• **Written exercise**: How does the data below read from its first line through the line containing "2 * ARC_STEPS"? Print those lines exactly.

• **Source material**:
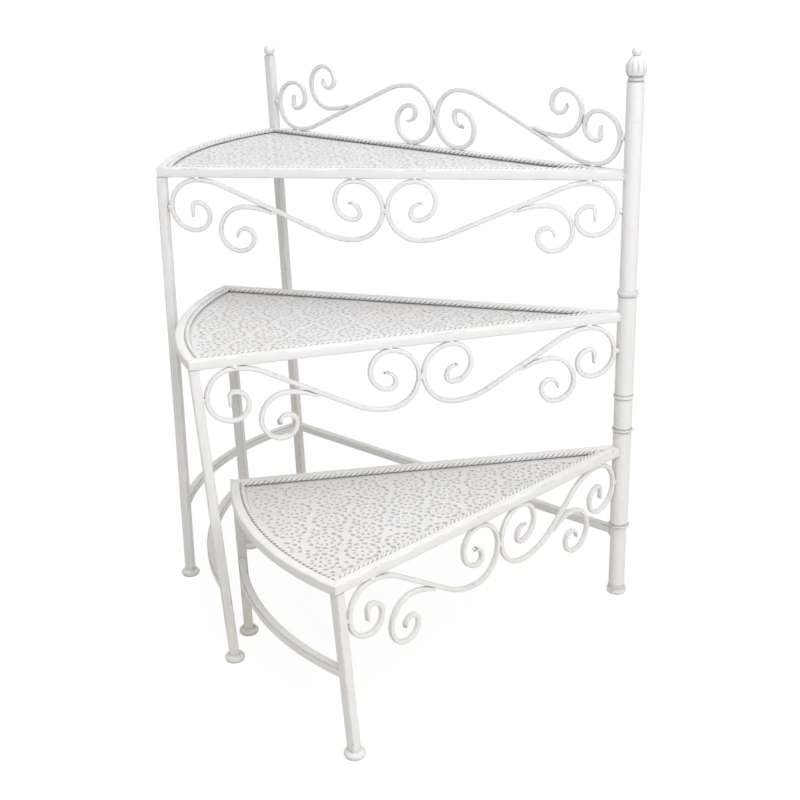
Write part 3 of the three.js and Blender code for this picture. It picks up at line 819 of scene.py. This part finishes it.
# ---------------------------------------------------------------- frames

# the edges of a bent band's outline that are its ends
BAND_ENDS = {ARC_STEPS, 2 * ARC_STEPS + 1}


def foot_button(name, shelf, plan, end, place):
    """A low rounded button under a leg."""
    width, height = FOOT
    at = place @ leg_at(shelf, plan, end, 0.0)
    r = width / 2
    # the last numbers make it darker at its bottom edge and under the leg: painted shade
    profile = [(0, 0), (r * 0.80, 0, 0.2, 0.5), (r * 0.90, 0.5, 0.4, 0.35)]
    for i in range(9):
        a = math.radians(-48 + 118 * i / 8)
        z = height * 0.45 + height * 0.50 * math.sin(a)
        profile.append((r * (0.62 + 0.38 * math.cos(a)), z, 0.25, 0.0))
    profile += [(r * 0.70, height * 0.97, 0.3, 0.1), (r * 0.60, height, 0.0, 0.3), (0, height)]
    bm = start_mesh()
    lathe(bm, profile, (at.x, at.y), 40)
    piece(f"{name}_{end}_foot_look", bm, shelf["body"], [f"{name}_{end}_foot"])


def tube_leg(name, shelf, plan, end, place, top):
    """A square tube between a height just inside its foot and its head."""
    turn = plan[end]["angle"]
    section = rounded_square(TUBE, TUBE, EDGE)
    bm = start_mesh()
    rings = []
    low = FOOT[1] - 0.5
    # the second numbers make the leg darker just over the foot and at its top end: painted shade at
    # the joints
    levels = ((low, 0.35), (low + 1.5, 0.12), (low + 5, 0.0), (top - 5, 0.0), (top - 0.05, 0.1))
    for z, darkness in levels:
        middle = leg_at(shelf, plan, end, z)
        ring = []
        for x, y, edge in section:
            ring.append(vert(bm, place @ (middle + turned(x, y, turn).to_3d()), edge, darkness))
        rings.append(ring)
    for one, two in zip(rings, rings[1:]):
        bridge(bm, one, two)
    bm.faces.new(rings[0])
    bm.faces.new(rings[-1])
    piece(f"{name}_{end}_leg_look", bm, shelf["body"], [f"{name}_{end}_leg"])


def frame_welds(name, shelf, plan, place):
    """Weld at the legs' heads, the stretcher's ends, the rim's corners and the column."""
    bm = start_mesh()
    for end in ("front", "back"):
        side = plan[end]
        # round the head of the leg, under the rim
        head = leg_at(shelf, plan, end, shelf["rim"] - TUBE)
        for a, o in ((-1, 0.4), (-1, -0.5), (0.3, -1), (-0.4, -1)):
            offset = (side["along"] * a + side["out"] * o) * (TUBE / 2)
            bead(bm, place @ (head + Vector((offset.x, offset.y, -0.2))), 1.5, 0.2)
        # the stretcher's end on the leg
        for dz in (-1.5, -STRETCHER + 1.5, -STRETCHER / 2):
            middle = leg_at(shelf, plan, end, shelf["stretcher"] + dz)
            inwards = side["out"] * (-TUBE / 2)
            for a in (-0.42, 0.42):
                offset = inwards + side["along"] * (a * STRETCHER)
                bead(bm, place @ (middle + offset.to_3d()), 1.35, 0.25)
        # the mitre of the rim's corner
        for depth in (0.6, 2.8, 5.0, 7.2, 9.4):
            p = corner(side, plan["arc"], depth)
            bead(bm, place @ Vector((p.x, p.y, shelf["rim"] - 0.75)), 1.25, 0.22)
        p = corner(side, plan["arc"], 0.9)
        for dz in (-3.0, -5.5, -8.0, -10.5):
            bead(bm, place @ Vector((p.x, p.y, shelf["rim"] + dz)), 1.3, 0.22)
        # the bar's end on the column
        p = on_side(side, shelf["column"] / 2 - 0.3, 0.6)
        for dz in (-1.2, -TUBE / 2, -TUBE + 1.2):
            bead(bm, place @ Vector((p.x, p.y, shelf["rim"] + dz)), 1.5, 0.18)
    piece(f"{name}_frame_welds", bm, shelf["body"])


def rim_bars(name, shelf, plan, place):
    """The front, back and curved outer bar of square tube."""
    body = shelf["body"]
    low, high = shelf["rim"] - TUBE, shelf["rim"]
    for end, other in (("front", "back"), ("back", "front")):
        side = plan[end]
        inside = crossing(side, plan[other], TUBE)
        far = crossing(side, plan[other], 0)
        on_axis = inside.lerp(far, inside.x / (inside.x - far.x))
        outline = [
            corner(side, plan["arc"], 0), corner(side, plan["arc"], TUBE),
            inside, on_axis, on_side(side, 0, 0)]
        bm = start_mesh()
        slab(bm, outline, low, high, place, {0, 2, 3})
        piece(f"{name}_{end}_bar_look", bm, body, [f"{name}_{end}_bar"])
    arc = plan["arc"]
    outline = (
        arc_between(arc, corner(plan["back"], arc, 0), corner(plan["front"], arc, 0))
        + arc_between(arc, corner(plan["front"], arc, TUBE), corner(plan["back"], arc, TUBE)))
    bm = start_mesh()
    slab(bm, outline, low, high, place, BAND_ENDS)
    piece(f"{name}_arc_bar_look", bm, body, [f"{name}_arc_bar"])


def arc_stretcher(name, shelf, plan, place):
    """The curved stretcher between the middles of the two legs."""
    z = shelf["stretcher"] - STRETCHER
    ends = [leg_at(shelf, plan, end, z).to_2d() for end in ("front", "back")]
    middle = (ends[0] + ends[1]) / 2
    half = ends[0] - middle
    rise = shelf["stretcher_rise"]
    radius = (half.length_squared + rise ** 2) / (2 * rise)
    outwards = v2(half.y, -half.x).normalized()
    bow = dict(radius=radius, middle=middle + outwards * (rise - radius))

    def end_point(sign, amount):
        ray = middle + half * sign - bow["middle"]
        return bow["middle"] + ray.normalized() * (radius + amount)

    outer, inner = STRETCHER / 2, -STRETCHER / 2
    outline = (
        arc_between(bow, end_point(-1, outer), end_point(1, outer))
        + arc_between(bow, end_point(1, inner), end_point(-1, inner)))
    bm = start_mesh()
    slab(bm, outline, z, shelf["stretcher"], place, BAND_ENDS, line=0.5)
    piece(f"{name}_arc_stretcher_look", bm, shelf["body"], [f"{name}_arc_stretcher"])


def build_frame(name, shelf):
    plan = plan_of(shelf)
    place = Matrix.Rotation(math.radians(shelf["turn"]), 4, "Z")
    rim_bars(name, shelf, plan, place)
    perforated_plate(name, shelf, plan, place)
    rope_trim(name, shelf, plan, place)
    for end in ("front", "back"):
        has_post = name == "top" and end == "back"
        leg_top = POST_TOP if has_post else shelf["rim"] - TUBE + 0.05
        tube_leg(name, shelf, plan, end, place, leg_top)
        foot_button(name, shelf, plan, end, place)
    arc_stretcher(name, shelf, plan, place)
    side = plan["front"]
    under = shelf["rim"] - TUBE - SEAT
    panel = place @ panel_place(side, BAR / 2, under, math.radians(shelf["swing"]))
    inner_end = side["length"] - shelf["column"] / 2 - shelf["column_gap"]
    scroll_panel(
        f"{name}_panel", panel, shelf["body"], shelf["middle"], TUBE + shelf["leg_gap"], inner_end,
        False, shelf["leg_gap"], shelf["column_gap"])
    frame_welds(name, shelf, plan, place)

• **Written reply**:
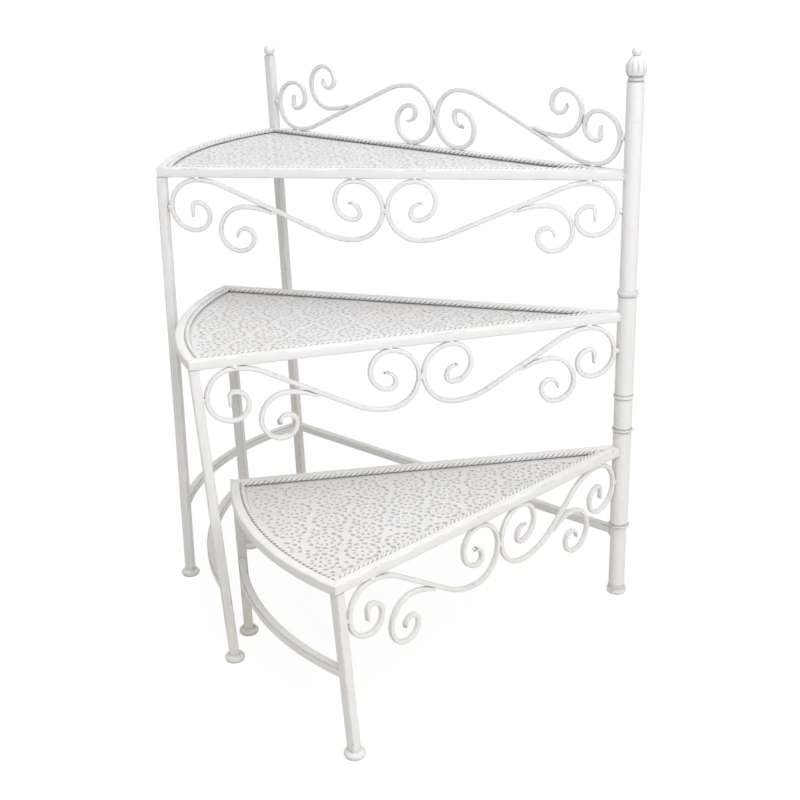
Write part 3 of the three.js and Blender code for this picture. It picks up at line 819 of scene.py. This part finishes it.
# ---------------------------------------------------------------- frames

# the edges of a bent band's outline that are its ends
BAND_ENDS = {ARC_STEPS, 2 * ARC_STEPS + 1}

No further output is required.